>>>>
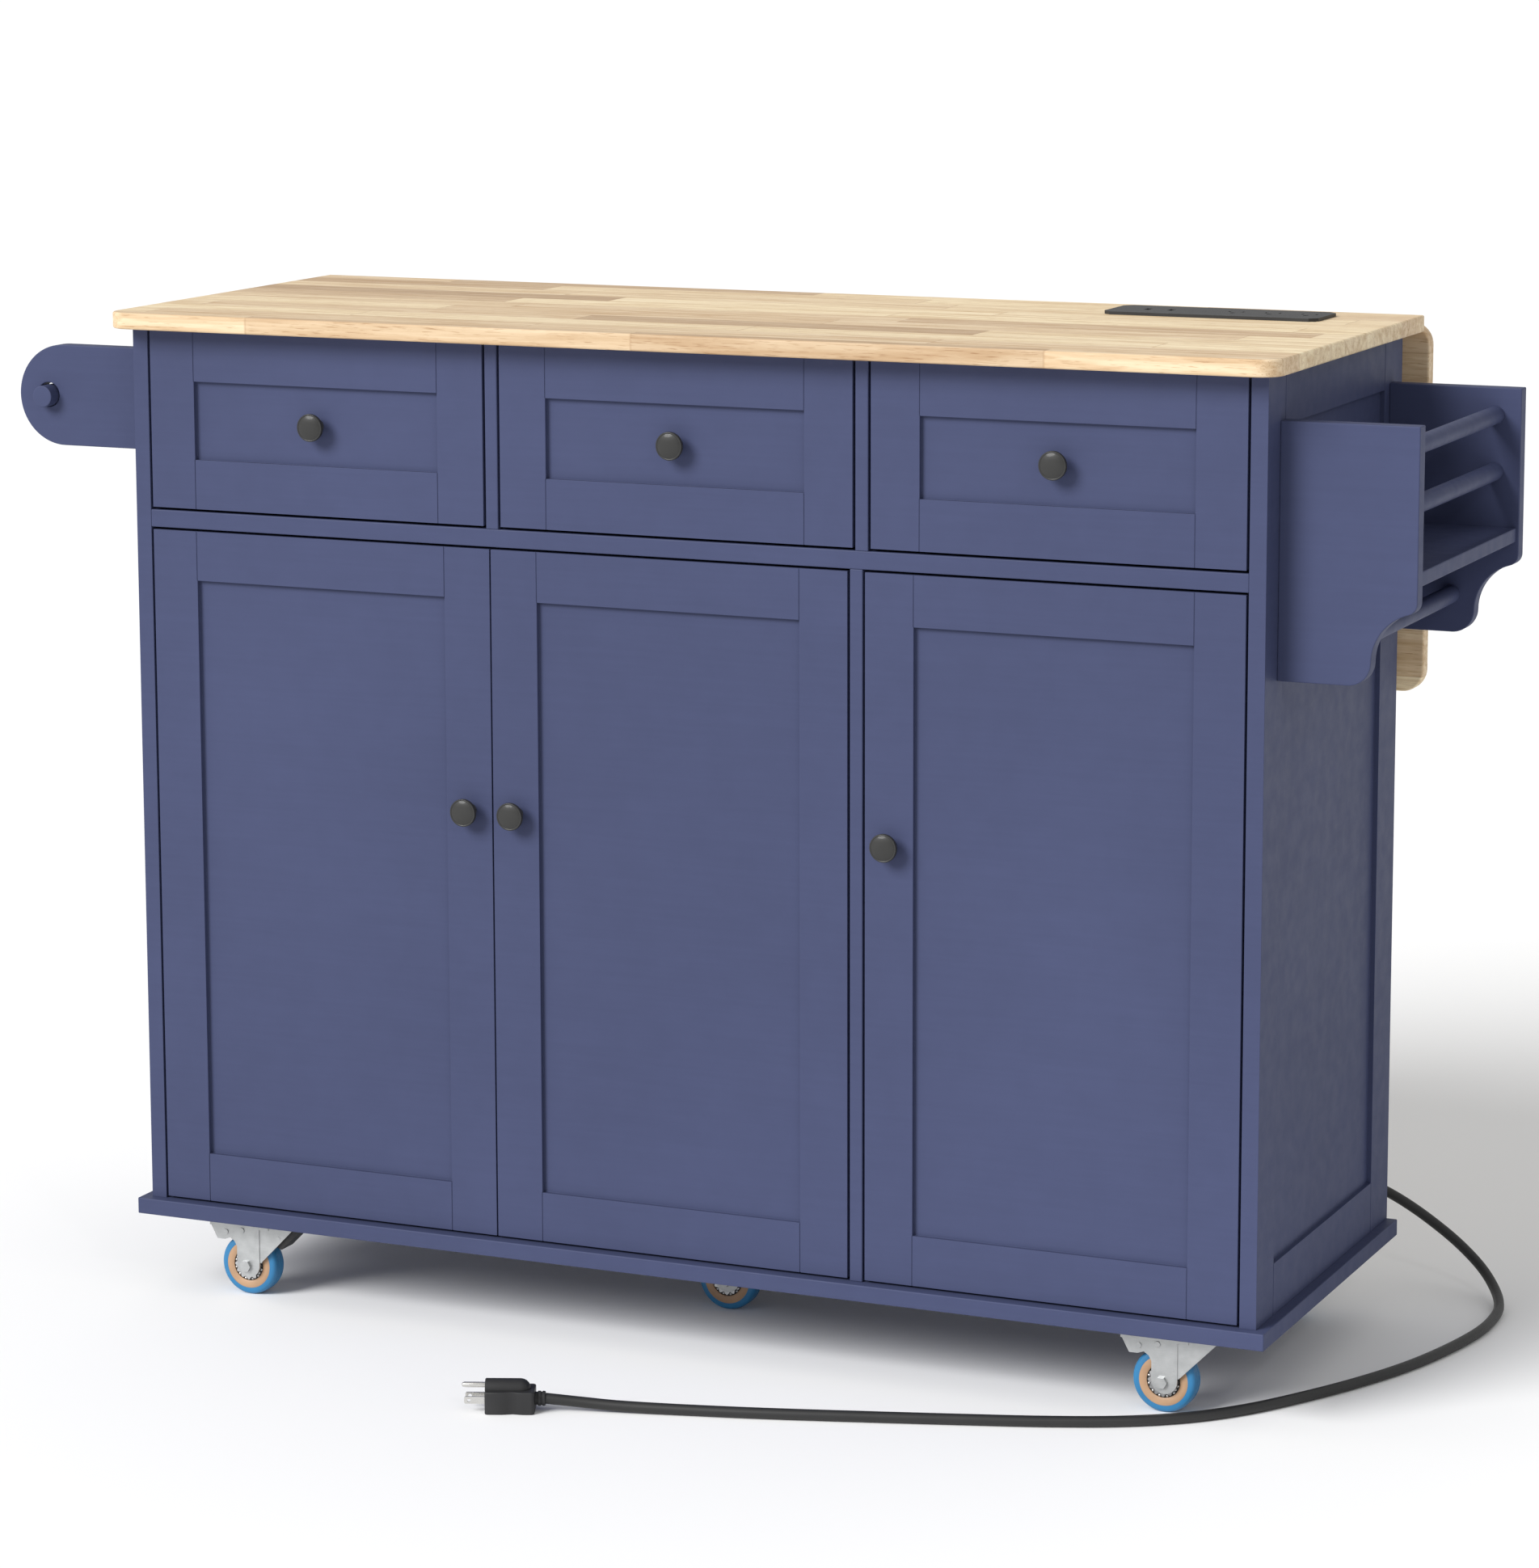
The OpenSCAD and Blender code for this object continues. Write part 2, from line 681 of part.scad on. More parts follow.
// Wheel centres at rest; each swivel axis lies one trail length to the left
wheel_at = [
    [-wheel_x, wheel_in], [wheel_x, wheel_in], centre_wheel,
    [-wheel_x, rear_y + wheel_w / 2], [wheel_x, rear_y + wheel_w / 2]
];
function swivel_at(i) = [wheel_at[i].x - trail, wheel_at[i].y, 0];

module caster_plates() color(zinc) place() {
    for (i = [0:4]) translate(swivel_at(i)) {
        difference() {
            translate([-plate_l / 2, -plate_w / 2, caster_h - caster_plate_t])
                linear_extrude(caster_plate_t) round_rect([plate_l, plate_w], 5, 5);
            for (x = [-screw_x, screw_x], y = [-screw_y, screw_y]) {
                translate([x, y, caster_h - 5]) cylinder(d = 5.5, h = 10);
            }
        }
        translate([0, 0, web_top + 0.3]) cylinder(r = race_r, h = race_h + eps);
        translate([0, 0, web_low - 3]) cylinder(r = kingpin_r, h = web_t + 4);
        translate([0, 0, web_low - 0.3 - 2.6]) cylinder(r = 8, h = 2.6);
    }
}

module caster_screws() color(zinc) place() {
    for (i = [0:4], x = [-screw_x, screw_x], y = [-screw_y, screw_y]) {
        translate(swivel_at(i) + [x, y, caster_h - caster_plate_t - 2]) {
            cylinder(r1 = 3.6, r2 = 4.6, h = 2);
            cylinder(d = 4, h = 2 + caster_plate_t);
        }
    }
}

// Cheek of a fork in the XZ plane, x counted from the swivel axis
leg_x = trail - 9.5;      // the leg's leading edge
leg_w = 23.6;
tab_x = trail - 38;       // leading end of the rivet tab
gusset_x = trail + 48;    // trailing end of the gusset
leg_low = 30;             // centre of the leg's rounded foot
brake_pivot = [trail + 34, web_top - 9.2];
brake_pin_r = 2;

module cheek_outline() {
    foot_radius = leg_w / 2;
    translate([leg_x + foot_radius, leg_low]) circle(foot_radius);
    translate([leg_x, leg_low]) square([leg_w, web_top - leg_low]);
    translate([0, web_top]) polygon([
        [tab_x, 0], [tab_x + 8, -15.2], [tab_x + 16, -15.2], [leg_x - 7, -13.2],
        [leg_x - 2.5, -16.2], [leg_x + eps, -21.2], [leg_x + eps, 0]
    ]);
}

module gusset_outline() {
    x0 = leg_x + leg_w - 2;
    polygon([[x0, 31], [leg_x + leg_w + 2, 33.5], [gusset_x, web_top - 1], [gusset_x, web_top], [x0, web_top]]);
}

module upright(y, thick) translate([0, y, 0]) rotate([90, 0, 0]) linear_extrude(thick) children();

module fork_shape(brake) {
    difference() {
        union() {
            upright(-cheek_in, cheek_t) cheek_outline();
            upright(-cheek_in + 0.8, cheek_t) gusset_outline();
            upright(cheek_in + cheek_t, cheek_t) cheek_outline();
            upright(cheek_in + cheek_t - 0.8, cheek_t) gusset_outline();
            board([tab_x, -cheek_in - cheek_t, web_low], [trail + 24, cheek_in + cheek_t, web_top]);
        }
        translate([0, 0, web_low - 1]) cylinder(r = kingpin_r + 0.08, h = web_t + 2);
    }
    // rivets on the cheeks
    for (spot = [[tab_x + 17, web_top - 7.9], [tab_x + 34, web_top - 5.2]], side = [-1, 1]) {
        translate([spot.x, side * (cheek_in + cheek_t + 0.5), spot.y]) rotate([90, 0, 0])
            cylinder(r = 2.6, h = 1.1, center = true);
    }
    // axle bolt with its head and nut
    translate([trail, cheek_in + cheek_t + 3, wheel_r]) rotate([90, 0, 0]) {
        cylinder(r = axle_r, h = 2 * (cheek_in + cheek_t) + 6);
    }
    for (side = [-1, 1]) {
        translate([trail, side * (cheek_in + cheek_t + 1.5), wheel_r]) rotate([90, 0, 0])
            cylinder(r = 5.6, h = 3, center = true, $fn = 6);
    }
    if (brake) {
        translate([brake_pivot.x, 0, brake_pivot.y]) rotate([90, 0, 0])
            cylinder(r = brake_pin_r, h = 2 * cheek_in + 3, center = true);
    }
}

module caster_fork(i, brake) color(zinc) place() translate(swivel_at(i)) fork_shape(brake);

core_r = 22.2;

// Tyre and core as two rings on one axis, bored for the axle
module caster_wheel(i) color([0.20, 0.50, 0.72]) place() {
    translate(swivel_at(i) + [trail, wheel_w / 2, wheel_r]) rotate([90, 0, 0]) {
        rotate_extrude($fn = 96) polygon([
            [core_r + slit, 0.6], [wheel_r - 3.5, 0.6], [wheel_r - 1, 2.2], [wheel_r, 5],
            [wheel_r, wheel_w - 5], [wheel_r - 1, wheel_w - 2.2], [wheel_r - 3.5, wheel_w - 0.6],
            [core_r + slit, wheel_w - 0.6]
        ]);
        difference() {
            union() {
                translate([0, 0, 0.5]) cylinder(r = core_r, h = wheel_w - 1);
                translate([0, 0, -0.6]) cylinder(r = 14.5, h = wheel_w + 1.2);
            }
            translate([0, 0, -2]) cylinder(r = axle_r + 0.08, h = wheel_w + 4);
        }
    }
}

module brake_lever(i) color(black) place() translate(swivel_at(i)) {
    w = 2 * cheek_in - 3;
    difference() {
        translate([trail, w / 2, web_top]) rotate([90, 0, 0]) linear_extrude(w) polygon([
            [29, -17.2], [36, -20.2], [52, -4.2], [63, 1.8], [64, 5.8], [57, 5.8], [42, -0.2], [29, -5.2]
        ]);
        translate([brake_pivot.x, 0, brake_pivot.y]) rotate([90, 0, 0])
            cylinder(r = brake_pin_r + 0.08, h = 2 * w, center = true);
    }
}

// ---------------------------------------------------------------- cord, gland and plug
cord_r = cord_d / 2;
gland_l = 30;             // tapered sleeve outside the back panel

module cord_gland() color(black) place() {
    translate([gland_x, back_in - gland_lip, gland_z]) rotate([-90, 0, 0]) {
        cylinder(r = gland_r + 3, h = gland_lip - slit);
        cylinder(r = gland_r - slit, h = back_t + gland_lip + slit);
        translate([0, 0, back_t + gland_lip + slit]) cylinder(r = gland_r + 3, h = gland_lip);
        translate([0, 0, back_t + 2 * gland_lip]) cylinder(r1 = 8.5, r2 = cord_r + 1, h = gland_l - gland_lip);
    }
}

// The cord's route, counted from the middle of the cabinet's front, on the floor
plug_turn = 202;          // direction in which the blades point
route = [
    [445, 411, 108], [445, 430, 108], [449, 449, 107], [459, 466, 104], [475, 478, 98],
    [497, 484, 90], [522, 485, 79], [550, 483, 64], [580, 477, 46], [606, 466, 28],
    [625, 446, 14], [636, 420, 7], [640, 388, 5], [639, 340, 5], [628, 280, 5],
    [609, 215, 5], [581, 150, 5], [548, 90, 5], [516, 42, 5], [478, 2, 5],
    [430, -30, 5], [370, -56, 5], [300, -80, 5], [220, -106, 5], [140, -131, 5],
    [70, -150, 5], [20, -164, 6], [-11, -173, 8], [-41, -184, 11]
];
steps = 2;
cord_sides = 10;

// Smooth curve through the route: point at share t between route points i and i + 1
function at(i) = route[max(0, min(len(route) - 1, i))];
function curve(i, t) = 0.5 * (2 * at(i) + (at(i + 1) - at(i - 1)) * t
    + (2 * at(i - 1) - 5 * at(i) + 4 * at(i + 1) - at(i + 2)) * t * t
    + (3 * at(i) - at(i - 1) - 3 * at(i + 1) + at(i + 2)) * t * t * t);
cord_line = concat(
    [for (i = [0:len(route) - 2], s = [0:steps - 1]) curve(i, s / steps)],
    [route[len(route) - 1]]
);
function unit(v) = v / norm(v);
function cord_dir(k) = unit(cord_line[min(k + 1, len(cord_line) - 1)] - cord_line[max(k - 1, 0)]);

module power_cord() color(black) place() {
    count = len(cord_line);
    points = [for (k = [0:count - 1]) let (
            side = unit(cross(cord_dir(k), [0, 0, 1])),
            rise = cross(side, cord_dir(k))
        ) for (j = [0:cord_sides - 1]) let (a = 360 * j / cord_sides - 90)
            cord_line[k] + cord_r * (cos(a) * side + sin(a) * rise)];
    faces = concat(
        [for (k = [0:count - 2], j = [0:cord_sides - 1]) let (
            a = k * cord_sides + j, b = k * cord_sides + (j + 1) % cord_sides
        ) [a, b, b + cord_sides, a + cord_sides]],
        [[for (j = [cord_sides - 1:-1:0]) j]],
        [[for (j = [0:cord_sides - 1]) (count - 1) * cord_sides + j]]
    );
    polyhedron(points, faces, convexity = 10);
}

blade_l = 18;
blade_h = 6.3;
blade_t = 1.5;
ground_r = 2.4;
ground_l = 20.5;
ground_rise = 11.9;       // ground pin over the line of the blades
plug_l = 43;
plug_w = 28;
plug_h = 20;              // height of the plug's block, which lies on the floor
waist = 1.6;              // how far the grip narrows at each side
hood_r = 8.5;             // rounded hood around the ground pin
hood_l = 31;
neck_l = 9;
neck_r = 6.5;

module cylinder_x(r, h) rotate([0, 90, 0]) cylinder(r = r, h = h);

module at_plug() translate(route[len(route) - 1]) rotate([0, 0, plug_turn]) children();

module plug_body() color(black) place() at_plug() {
    cylinder_x(neck_r, neck_l - slit);
    translate([neck_l, 0, -route[len(route) - 1].z]) {
        linear_extrude(plug_h) polygon([
            [0, -plug_w / 2 + 2], [2, -plug_w / 2], [10, -plug_w / 2], [20, -plug_w / 2 + waist],
            [28, -plug_w / 2], [plug_l, -plug_w / 2], [plug_l, plug_w / 2], [28, plug_w / 2],
            [20, plug_w / 2 - waist], [10, plug_w / 2], [2, plug_w / 2], [0, plug_w / 2 - 2]
        ]);
        translate([plug_l - hood_l, 0, plug_h]) {
            cylinder_x(hood_r, hood_l);
            sphere(hood_r);
        }
    }
}

module plug_blades() color([0.78, 0.76, 0.70]) place() at_plug() {
    translate([neck_l + plug_l, 0, 0]) {
        for (side = [-1, 1]) {
            y0 = side * slot_gap / 2;
            board([0, y0 - blade_t / 2, -blade_h / 2], [blade_l, y0 + blade_t / 2, blade_h / 2]);
        }
        translate([0, 0, ground_rise]) cylinder_x(ground_r, ground_l);
    }
}

worktop();
base_board();
left_side();
right_side();
back_panel();
middle_shelf();
drawer_dividers();
door_divider();
adjustable_shelves();
shelf_pins();
fixed_runners();
hinge_plates();
holder_plates();
rack_ends();
rack_shelf();
rack_rails();
towel_bar();
power_strip();
leaf_brackets();
cord_gland();
caster_plates();
caster_screws();
caster_fork(0, true);  // caster_fork_front_left
caster_fork(1, false);  // caster_fork_front_right
caster_fork(2, false);  // caster_fork_centre
caster_fork(3, false);  // caster_fork_rear_left
caster_fork(4, true);  // caster_fork_rear_right
caster_wheel(0);  // caster_wheel_front_left
caster_wheel(1);  // caster_wheel_front_right
caster_wheel(2);  // caster_wheel_centre
caster_wheel(3);  // caster_wheel_rear_left
caster_wheel(4);  // caster_wheel_rear_right
brake_lever(0);  // brake_lever_front_left
brake_lever(4);  // brake_lever_rear_right
drawer_front(0);  // drawer_front_left
drawer_front(1);  // drawer_front_centre
drawer_front(2);  // drawer_front_right
drawer_box(0);  // drawer_box_left
drawer_box(1);  // drawer_box_centre
drawer_box(2);  // drawer_box_right
drawer_knob(0);  // drawer_knob_left
drawer_knob(1);  // drawer_knob_centre
drawer_knob(2);  // drawer_knob_right
door(0);  // door_left
door(1);  // door_centre
door(2);  // door_right
door_hinges(0);  // door_hinges_left
door_hinges(1);  // door_hinges_centre
door_hinges(2);  // door_hinges_right
door_knob(0);  // door_knob_left
door_knob(1);  // door_knob_centre
door_knob(2);  // door_knob_right
drop_leaf();
leaf_straps();
leaf_brace(brace_x[0]);  // leaf_brace_left
leaf_brace(brace_x[1]);  // leaf_brace_right
towel_rod();
power_cord();
plug_body();
plug_blades();
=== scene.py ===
"""Rolling kitchen island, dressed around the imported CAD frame. Metres, +Z up, front towards -Y."""
import json
import math

import bmesh
import bpy
from mathutils import Matrix, Vector

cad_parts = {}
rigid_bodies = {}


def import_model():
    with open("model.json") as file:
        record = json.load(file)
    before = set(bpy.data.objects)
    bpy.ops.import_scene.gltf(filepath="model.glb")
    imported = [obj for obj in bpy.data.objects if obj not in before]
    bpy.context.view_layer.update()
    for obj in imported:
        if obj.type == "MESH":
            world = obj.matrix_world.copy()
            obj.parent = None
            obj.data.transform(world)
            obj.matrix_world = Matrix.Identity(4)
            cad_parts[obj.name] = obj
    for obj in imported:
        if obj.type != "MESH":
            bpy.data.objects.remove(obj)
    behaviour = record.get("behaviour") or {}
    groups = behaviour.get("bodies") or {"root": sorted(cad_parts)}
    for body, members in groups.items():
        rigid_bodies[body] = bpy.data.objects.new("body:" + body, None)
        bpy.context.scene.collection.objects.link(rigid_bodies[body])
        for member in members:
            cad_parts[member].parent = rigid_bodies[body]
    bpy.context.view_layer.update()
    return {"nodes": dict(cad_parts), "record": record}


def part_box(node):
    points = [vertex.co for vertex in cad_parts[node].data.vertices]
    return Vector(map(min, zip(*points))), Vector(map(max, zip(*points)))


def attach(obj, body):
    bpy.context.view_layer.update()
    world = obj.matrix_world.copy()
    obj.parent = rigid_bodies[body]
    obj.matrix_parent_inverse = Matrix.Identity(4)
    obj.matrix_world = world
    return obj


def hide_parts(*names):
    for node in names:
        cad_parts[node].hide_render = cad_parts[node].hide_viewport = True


for old in list(bpy.data.objects):
    bpy.data.objects.remove(old)

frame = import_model()
NODES = frame["nodes"]
MM = 0.001


# ---------------------------------------------------------------- camera and cord
def mid(node):
    low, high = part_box(node)
    return (low + high) / 2


FRONT_MIDDLE = Vector((mid("base_board").x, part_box("right_side")[0].y, 0))

camera_data = bpy.data.cameras.new("camera")
camera_data.sensor_width = 36
camera_data.lens = 114.9
camera_data.shift_y = -0.08   # part of the photograph's vertical shift; the pitch takes the rest
camera_data.clip_end = 200
camera = bpy.data.objects.new("camera", camera_data)
camera.location = (1.8224, -4.1132, 1.3405)
camera.rotation_euler = [math.radians(a) for a in (80.669, 0.141, 23.730)]
bpy.context.scene.collection.objects.link(camera)
bpy.context.scene.camera = camera

# the cord's centre line in mm from the cabinet's front middle on the floor, gland to plug
CORD_D = 9.5 * MM
ROUTE_MM = [
    (445, 411, 108), (445, 430, 108), (449, 449, 107), (459, 466, 104), (475, 478, 98),
    (497, 484, 90), (522, 485, 79), (550, 483, 64), (580, 477, 46), (606, 466, 28),
    (625, 446, 14), (636, 420, 7), (640, 388, 5), (639, 340, 5), (628, 280, 5),
    (609, 215, 5), (581, 150, 5), (548, 90, 5), (516, 42, 5), (478, 2, 5),
    (430, -30, 5), (370, -56, 5), (300, -80, 5), (220, -106, 5), (140, -131, 5),
    (70, -150, 5), (20, -164, 6), (-11, -173, 8), (-41, -184, 11),
]
ROUTE = [FRONT_MIDDLE + Vector(p) * MM for p in ROUTE_MM]
PLUG_TURN = math.radians(202)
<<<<
Only the lines from the one containing "drop_leaf();" to the one containing "bpy.data.objects.remove(obj)" are to be printed, both ends included, exactly as written.

■ Answer below ■
drop_leaf();
leaf_straps();
leaf_brace(brace_x[0]);  // leaf_brace_left
leaf_brace(brace_x[1]);  // leaf_brace_right
towel_rod();
power_cord();
plug_body();
plug_blades();
=== scene.py ===
"""Rolling kitchen island, dressed around the imported CAD frame. Metres, +Z up, front towards -Y."""
import json
import math

import bmesh
import bpy
from mathutils import Matrix, Vector

cad_parts = {}
rigid_bodies = {}


def import_model():
    with open("model.json") as file:
        record = json.load(file)
    before = set(bpy.data.objects)
    bpy.ops.import_scene.gltf(filepath="model.glb")
    imported = [obj for obj in bpy.data.objects if obj not in before]
    bpy.context.view_layer.update()
    for obj in imported:
        if obj.type == "MESH":
            world = obj.matrix_world.copy()
            obj.parent = None
            obj.data.transform(world)
            obj.matrix_world = Matrix.Identity(4)
            cad_parts[obj.name] = obj
    for obj in imported:
        if obj.type != "MESH":
            bpy.data.objects.remove(obj)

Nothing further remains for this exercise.